» Aim:
Only the lines from the one with "addPiece('knuckle_pad', pad(knucklePadEdge), finish.grip);" through the one with "cad_parts[node].hide_render = cad_parts[node].hide_viewport" are to be restated, word for word, with both of them included.

------

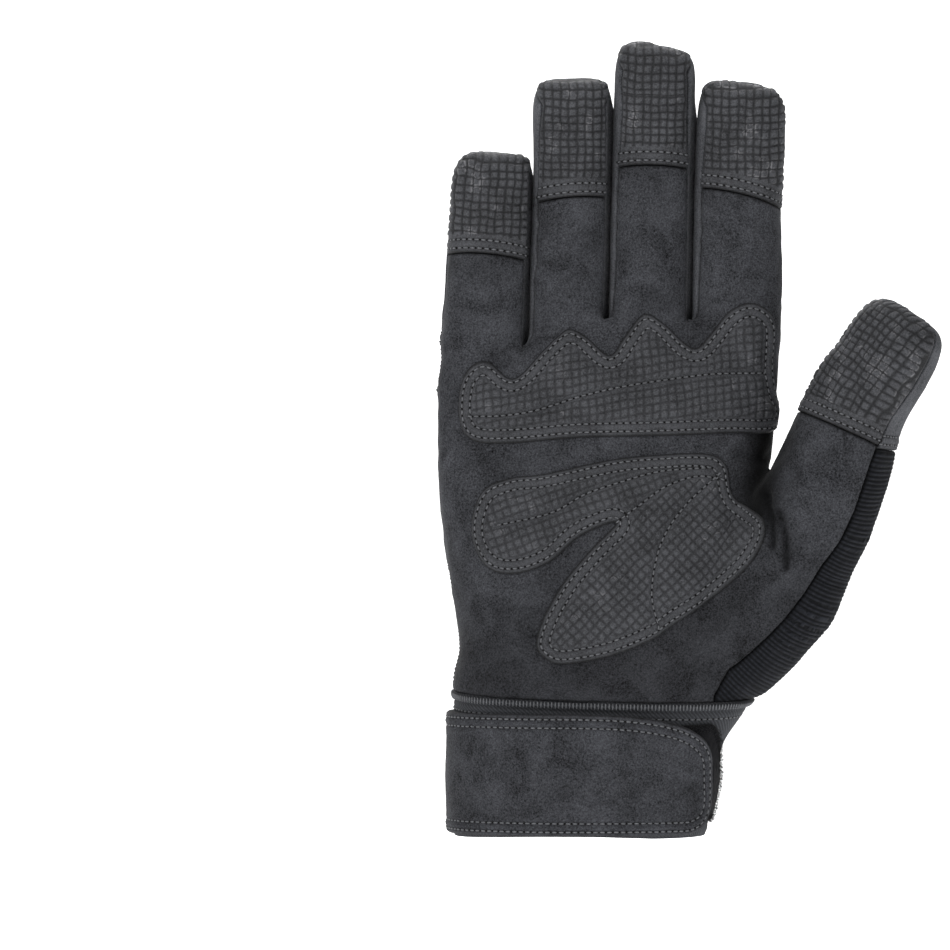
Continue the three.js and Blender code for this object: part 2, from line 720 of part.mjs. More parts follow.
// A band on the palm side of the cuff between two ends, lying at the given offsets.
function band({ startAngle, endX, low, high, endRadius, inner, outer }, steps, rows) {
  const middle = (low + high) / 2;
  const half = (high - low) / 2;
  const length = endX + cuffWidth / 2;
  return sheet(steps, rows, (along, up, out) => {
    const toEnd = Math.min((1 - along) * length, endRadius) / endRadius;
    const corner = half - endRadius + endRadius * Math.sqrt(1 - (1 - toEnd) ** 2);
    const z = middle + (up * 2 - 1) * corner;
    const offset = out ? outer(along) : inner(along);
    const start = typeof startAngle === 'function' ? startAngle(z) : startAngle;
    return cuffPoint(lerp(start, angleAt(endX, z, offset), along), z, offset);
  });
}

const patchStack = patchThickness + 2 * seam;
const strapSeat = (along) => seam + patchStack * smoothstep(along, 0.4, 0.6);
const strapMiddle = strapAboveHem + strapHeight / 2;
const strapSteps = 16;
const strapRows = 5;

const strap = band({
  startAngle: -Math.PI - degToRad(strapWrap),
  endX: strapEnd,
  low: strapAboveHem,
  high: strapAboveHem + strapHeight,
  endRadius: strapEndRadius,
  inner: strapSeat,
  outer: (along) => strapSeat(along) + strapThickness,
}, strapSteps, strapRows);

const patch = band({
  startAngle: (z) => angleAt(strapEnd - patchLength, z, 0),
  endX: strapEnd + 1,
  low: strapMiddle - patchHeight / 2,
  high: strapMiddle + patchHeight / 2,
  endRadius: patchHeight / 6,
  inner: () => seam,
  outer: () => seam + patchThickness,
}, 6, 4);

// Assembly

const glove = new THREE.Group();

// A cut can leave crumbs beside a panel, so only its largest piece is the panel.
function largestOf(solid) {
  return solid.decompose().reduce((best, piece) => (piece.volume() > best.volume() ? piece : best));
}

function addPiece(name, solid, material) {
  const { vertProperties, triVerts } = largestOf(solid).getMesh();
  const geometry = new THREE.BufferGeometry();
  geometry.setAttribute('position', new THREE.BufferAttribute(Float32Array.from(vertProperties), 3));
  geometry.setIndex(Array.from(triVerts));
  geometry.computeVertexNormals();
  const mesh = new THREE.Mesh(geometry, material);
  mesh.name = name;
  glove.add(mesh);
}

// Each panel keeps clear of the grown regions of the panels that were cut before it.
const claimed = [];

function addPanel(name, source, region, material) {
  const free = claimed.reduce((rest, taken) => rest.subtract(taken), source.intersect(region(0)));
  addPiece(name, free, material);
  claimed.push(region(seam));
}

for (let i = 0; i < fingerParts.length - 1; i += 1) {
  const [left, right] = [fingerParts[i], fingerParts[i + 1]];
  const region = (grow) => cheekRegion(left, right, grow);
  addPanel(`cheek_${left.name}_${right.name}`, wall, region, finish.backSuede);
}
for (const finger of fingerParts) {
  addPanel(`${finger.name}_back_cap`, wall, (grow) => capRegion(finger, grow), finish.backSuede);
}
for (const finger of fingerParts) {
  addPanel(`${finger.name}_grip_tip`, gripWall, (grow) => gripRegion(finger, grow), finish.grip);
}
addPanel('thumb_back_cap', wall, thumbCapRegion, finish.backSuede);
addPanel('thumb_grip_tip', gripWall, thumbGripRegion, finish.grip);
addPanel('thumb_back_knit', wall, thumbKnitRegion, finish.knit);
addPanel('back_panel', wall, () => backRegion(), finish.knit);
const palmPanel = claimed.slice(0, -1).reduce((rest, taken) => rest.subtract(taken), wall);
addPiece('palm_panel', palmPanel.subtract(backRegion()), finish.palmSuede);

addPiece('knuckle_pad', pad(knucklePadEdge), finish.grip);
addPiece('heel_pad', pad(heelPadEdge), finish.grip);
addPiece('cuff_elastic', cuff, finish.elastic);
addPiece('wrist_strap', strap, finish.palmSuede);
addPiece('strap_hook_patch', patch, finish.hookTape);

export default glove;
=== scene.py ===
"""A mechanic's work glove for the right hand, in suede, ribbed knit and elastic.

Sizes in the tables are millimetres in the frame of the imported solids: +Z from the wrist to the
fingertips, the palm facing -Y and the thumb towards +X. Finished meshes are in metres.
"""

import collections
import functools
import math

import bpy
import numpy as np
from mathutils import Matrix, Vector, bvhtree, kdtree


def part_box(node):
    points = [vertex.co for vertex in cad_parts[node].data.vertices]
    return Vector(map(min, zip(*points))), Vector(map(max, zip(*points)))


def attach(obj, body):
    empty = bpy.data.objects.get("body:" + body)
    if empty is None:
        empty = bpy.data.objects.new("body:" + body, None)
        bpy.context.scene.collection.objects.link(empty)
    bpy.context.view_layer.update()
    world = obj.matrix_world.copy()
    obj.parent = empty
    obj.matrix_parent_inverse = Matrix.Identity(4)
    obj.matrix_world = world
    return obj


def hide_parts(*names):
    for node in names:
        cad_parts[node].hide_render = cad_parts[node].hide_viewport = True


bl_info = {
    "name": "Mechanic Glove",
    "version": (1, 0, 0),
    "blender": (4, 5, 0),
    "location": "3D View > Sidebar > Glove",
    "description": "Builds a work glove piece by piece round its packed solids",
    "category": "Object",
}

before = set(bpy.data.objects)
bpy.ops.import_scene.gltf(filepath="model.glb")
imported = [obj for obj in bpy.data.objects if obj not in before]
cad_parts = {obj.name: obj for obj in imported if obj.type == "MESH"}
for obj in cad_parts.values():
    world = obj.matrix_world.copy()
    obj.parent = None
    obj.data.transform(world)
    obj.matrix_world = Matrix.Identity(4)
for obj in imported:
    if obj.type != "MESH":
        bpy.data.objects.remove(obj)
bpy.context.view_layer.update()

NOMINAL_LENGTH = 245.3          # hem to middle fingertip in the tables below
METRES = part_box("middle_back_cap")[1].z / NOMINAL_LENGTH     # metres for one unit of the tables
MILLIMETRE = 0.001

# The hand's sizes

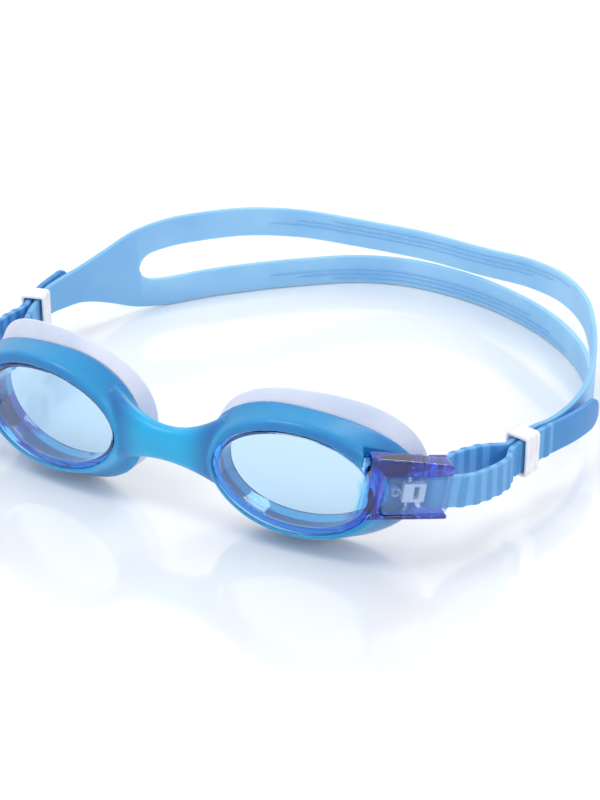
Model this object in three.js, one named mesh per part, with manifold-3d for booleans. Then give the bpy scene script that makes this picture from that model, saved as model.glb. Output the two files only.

------

» Result:
addPiece('knuckle_pad', pad(knucklePadEdge), finish.grip);
addPiece('heel_pad', pad(heelPadEdge), finish.grip);
addPiece('cuff_elastic', cuff, finish.elastic);
addPiece('wrist_strap', strap, finish.palmSuede);
addPiece('strap_hook_patch', patch, finish.hookTape);

export default glove;
=== scene.py ===
"""A mechanic's work glove for the right hand, in suede, ribbed knit and elastic.

Sizes in the tables are millimetres in the frame of the imported solids: +Z from the wrist to the
fingertips, the palm facing -Y and the thumb towards +X. Finished meshes are in metres.
"""

import collections
import functools
import math

import bpy
import numpy as np
from mathutils import Matrix, Vector, bvhtree, kdtree


def part_box(node):
    points = [vertex.co for vertex in cad_parts[node].data.vertices]
    return Vector(map(min, zip(*points))), Vector(map(max, zip(*points)))


def attach(obj, body):
    empty = bpy.data.objects.get("body:" + body)
    if empty is None:
        empty = bpy.data.objects.new("body:" + body, None)
        bpy.context.scene.collection.objects.link(empty)
    bpy.context.view_layer.update()
    world = obj.matrix_world.copy()
    obj.parent = empty
    obj.matrix_parent_inverse = Matrix.Identity(4)
    obj.matrix_world = world
    return obj


def hide_parts(*names):
    for node in names:
        cad_parts[node].hide_render = cad_parts[node].hide_viewport = True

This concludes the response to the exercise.